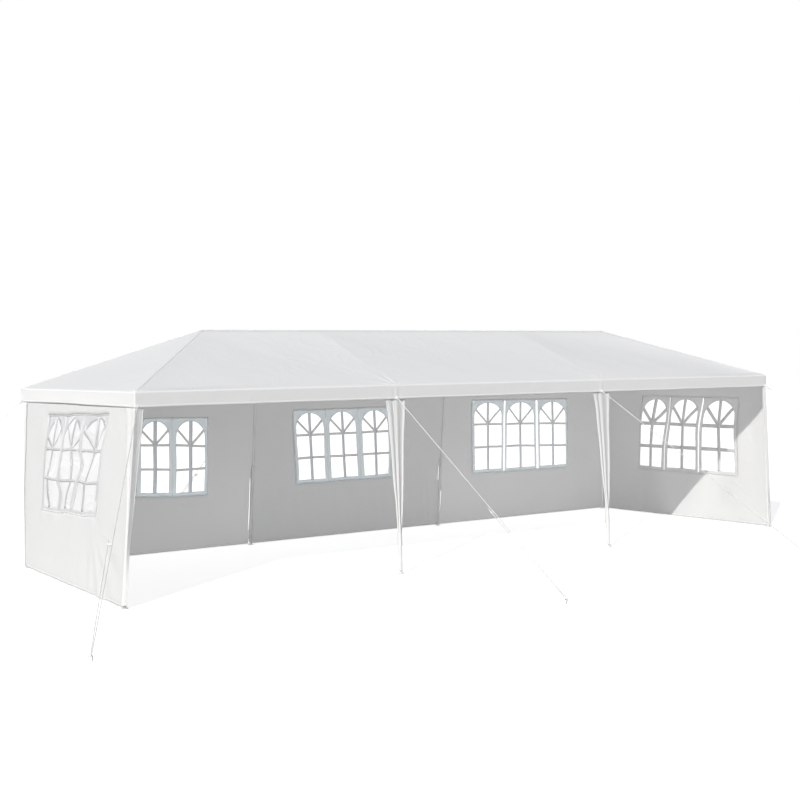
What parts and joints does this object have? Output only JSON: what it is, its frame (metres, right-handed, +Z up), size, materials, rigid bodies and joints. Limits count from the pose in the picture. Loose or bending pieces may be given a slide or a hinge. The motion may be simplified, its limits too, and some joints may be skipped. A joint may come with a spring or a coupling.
{
  "type": "marquee tent",
  "caption": "Long party tent with a hipped fabric roof and valance, an open front, arched-window walls, gathered leg drapes and guy ropes on a steel tube frame.",
  "frame": {"origin": "on the ground at the middle of the tent", "axes": "+X along the open front from left to right, +Y from the open front to the back wall, +Z up"},
  "size_m": [12.595, 7.6374, 2.625],
  "materials": {
    "coated_steel": "white powder coat, satin",
    "roof_fabric": "woven coated polyethylene, matt with a faint sheen",
    "wall_fabric": "woven coated polyethylene, matt",
    "drape_fabric": "gathered woven polyethylene, matt",
    "window_film": "clear soft plastic film, glossy",
    "rope_cord": "braided cord, matt"
  },
  "bodies": {
    "root": {"leg_front_left": "coated_steel", "leg_front_middle_left": "coated_steel", "leg_front_middle_right": "coated_steel", "leg_front_right": "coated_steel", "leg_back_left": "coated_steel", "leg_back_middle_left": "coated_steel", "leg_back_middle_right": "coated_steel", "leg_back_right": "coated_steel", "eave_tube_front_left": "coated_steel", "eave_tube_front_middle": "coated_steel", "eave_tube_front_right": "coated_steel", "eave_tube_back_left": "coated_steel", "eave_tube_back_middle": "coated_steel", "eave_tube_back_right": "coated_steel", "eave_tube_left_end": "coated_steel", "eave_tube_right_end": "coated_steel", "ridge_pole": "coated_steel", "rafter_front_middle_left": "coated_steel", "rafter_front_middle_right": "coated_steel", "hip_rafter_front_left": "coated_steel", "hip_rafter_front_right": "coated_steel", "rafter_back_middle_left": "coated_steel", "rafter_back_middle_right": "coated_steel", "hip_rafter_back_left": "coated_steel", "hip_rafter_back_right": "coated_steel", "roof_front_slope": "roof_fabric", "roof_back_slope": "roof_fabric", "roof_left_hip_end": "roof_fabric", "roof_right_hip_end": "roof_fabric", "valance_front": "roof_fabric", "valance_back": "roof_fabric", "valance_left_end": "roof_fabric", "valance_right_end": "roof_fabric", "wall_left_end": "wall_fabric", "wall_right_end": "wall_fabric", "wall_back_left": "wall_fabric", "wall_back_middle": "wall_fabric", "wall_back_right": "wall_fabric", "window_film_left_end": "window_film", "window_film_right_end": "window_film", "window_film_back_left": "window_film", "window_film_back_middle": "window_film", "window_film_back_right": "window_film", "leg_drape_front_left": "drape_fabric", "leg_drape_front_middle_left": "drape_fabric", "leg_drape_front_middle_right": "drape_fabric", "leg_drape_front_right": "drape_fabric", "leg_drape_back_left": "drape_fabric", "leg_drape_back_middle_left": "drape_fabric", "leg_drape_back_middle_right": "drape_fabric", "leg_drape_back_right": "drape_fabric", "guy_rope_front_left": "rope_cord", "guy_rope_front_middle_left": "rope_cord", "guy_rope_front_middle_right": "rope_cord", "guy_rope_front_right": "rope_cord", "guy_rope_back_left": "rope_cord", "guy_rope_back_middle_left": "rope_cord", "guy_rope_back_middle_right": "rope_cord", "guy_rope_back_right": "rope_cord"}
  },
  "joints": []
}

****************************************

• WHAT IS BEING ASKED: Extract the full listing above without altering anything.

• EXERCISE RESULT:
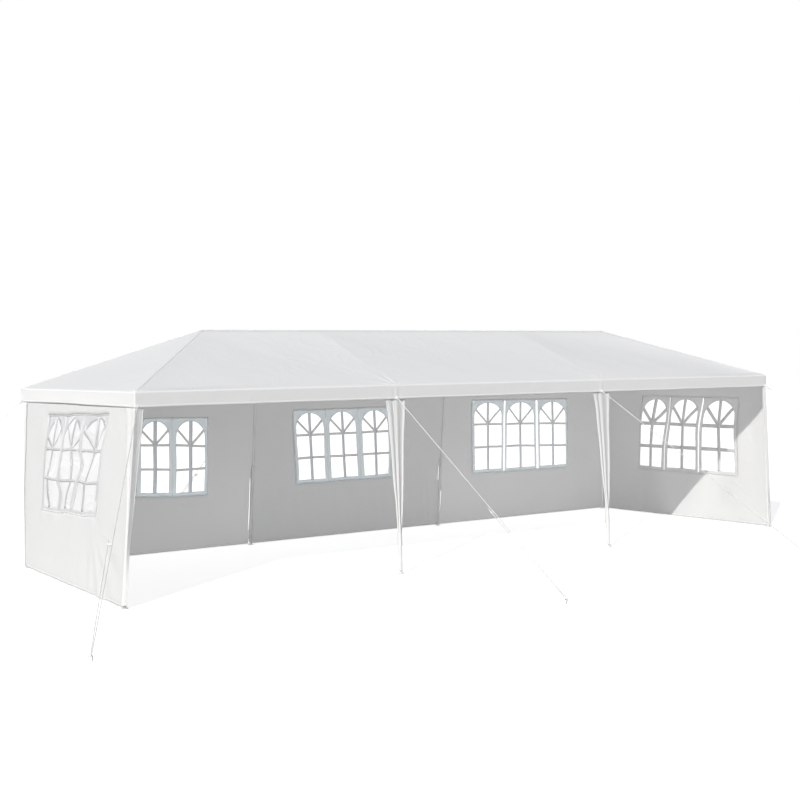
What parts and joints does this object have? Output only JSON: what it is, its frame (metres, right-handed, +Z up), size, materials, rigid bodies and joints. Limits count from the pose in the picture. Loose or bending pieces may be given a slide or a hinge. The motion may be simplified, its limits too, and some joints may be skipped. A joint may come with a spring or a coupling.
{
  "type": "marquee tent",
  "caption": "Long party tent with a hipped fabric roof and valance, an open front, arched-window walls, gathered leg drapes and guy ropes on a steel tube frame.",
  "frame": {"origin": "on the ground at the middle of the tent", "axes": "+X along the open front from left to right, +Y from the open front to the back wall, +Z up"},
  "size_m": [12.595, 7.6374, 2.625],
  "materials": {
    "coated_steel": "white powder coat, satin",
    "roof_fabric": "woven coated polyethylene, matt with a faint sheen",
    "wall_fabric": "woven coated polyethylene, matt",
    "drape_fabric": "gathered woven polyethylene, matt",
    "window_film": "clear soft plastic film, glossy",
    "rope_cord": "braided cord, matt"
  },
  "bodies": {
    "root": {"leg_front_left": "coated_steel", "leg_front_middle_left": "coated_steel", "leg_front_middle_right": "coated_steel", "leg_front_right": "coated_steel", "leg_back_left": "coated_steel", "leg_back_middle_left": "coated_steel", "leg_back_middle_right": "coated_steel", "leg_back_right": "coated_steel", "eave_tube_front_left": "coated_steel", "eave_tube_front_middle": "coated_steel", "eave_tube_front_right": "coated_steel", "eave_tube_back_left": "coated_steel", "eave_tube_back_middle": "coated_steel", "eave_tube_back_right": "coated_steel", "eave_tube_left_end": "coated_steel", "eave_tube_right_end": "coated_steel", "ridge_pole": "coated_steel", "rafter_front_middle_left": "coated_steel", "rafter_front_middle_right": "coated_steel", "hip_rafter_front_left": "coated_steel", "hip_rafter_front_right": "coated_steel", "rafter_back_middle_left": "coated_steel", "rafter_back_middle_right": "coated_steel", "hip_rafter_back_left": "coated_steel", "hip_rafter_back_right": "coated_steel", "roof_front_slope": "roof_fabric", "roof_back_slope": "roof_fabric", "roof_left_hip_end": "roof_fabric", "roof_right_hip_end": "roof_fabric", "valance_front": "roof_fabric", "valance_back": "roof_fabric", "valance_left_end": "roof_fabric", "valance_right_end": "roof_fabric", "wall_left_end": "wall_fabric", "wall_right_end": "wall_fabric", "wall_back_left": "wall_fabric", "wall_back_middle": "wall_fabric", "wall_back_right": "wall_fabric", "window_film_left_end": "window_film", "window_film_right_end": "window_film", "window_film_back_left": "window_film", "window_film_back_middle": "window_film", "window_film_back_right": "window_film", "leg_drape_front_left": "drape_fabric", "leg_drape_front_middle_left": "drape_fabric", "leg_drape_front_middle_right": "drape_fabric", "leg_drape_front_right": "drape_fabric", "leg_drape_back_left": "drape_fabric", "leg_drape_back_middle_left": "drape_fabric", "leg_drape_back_middle_right": "drape_fabric", "leg_drape_back_right": "drape_fabric", "guy_rope_front_left": "rope_cord", "guy_rope_front_middle_left": "rope_cord", "guy_rope_front_middle_right": "rope_cord", "guy_rope_front_right": "rope_cord", "guy_rope_back_left": "rope_cord", "guy_rope_back_middle_left": "rope_cord", "guy_rope_back_middle_right": "rope_cord", "guy_rope_back_right": "rope_cord"}
  },
  "joints": []
}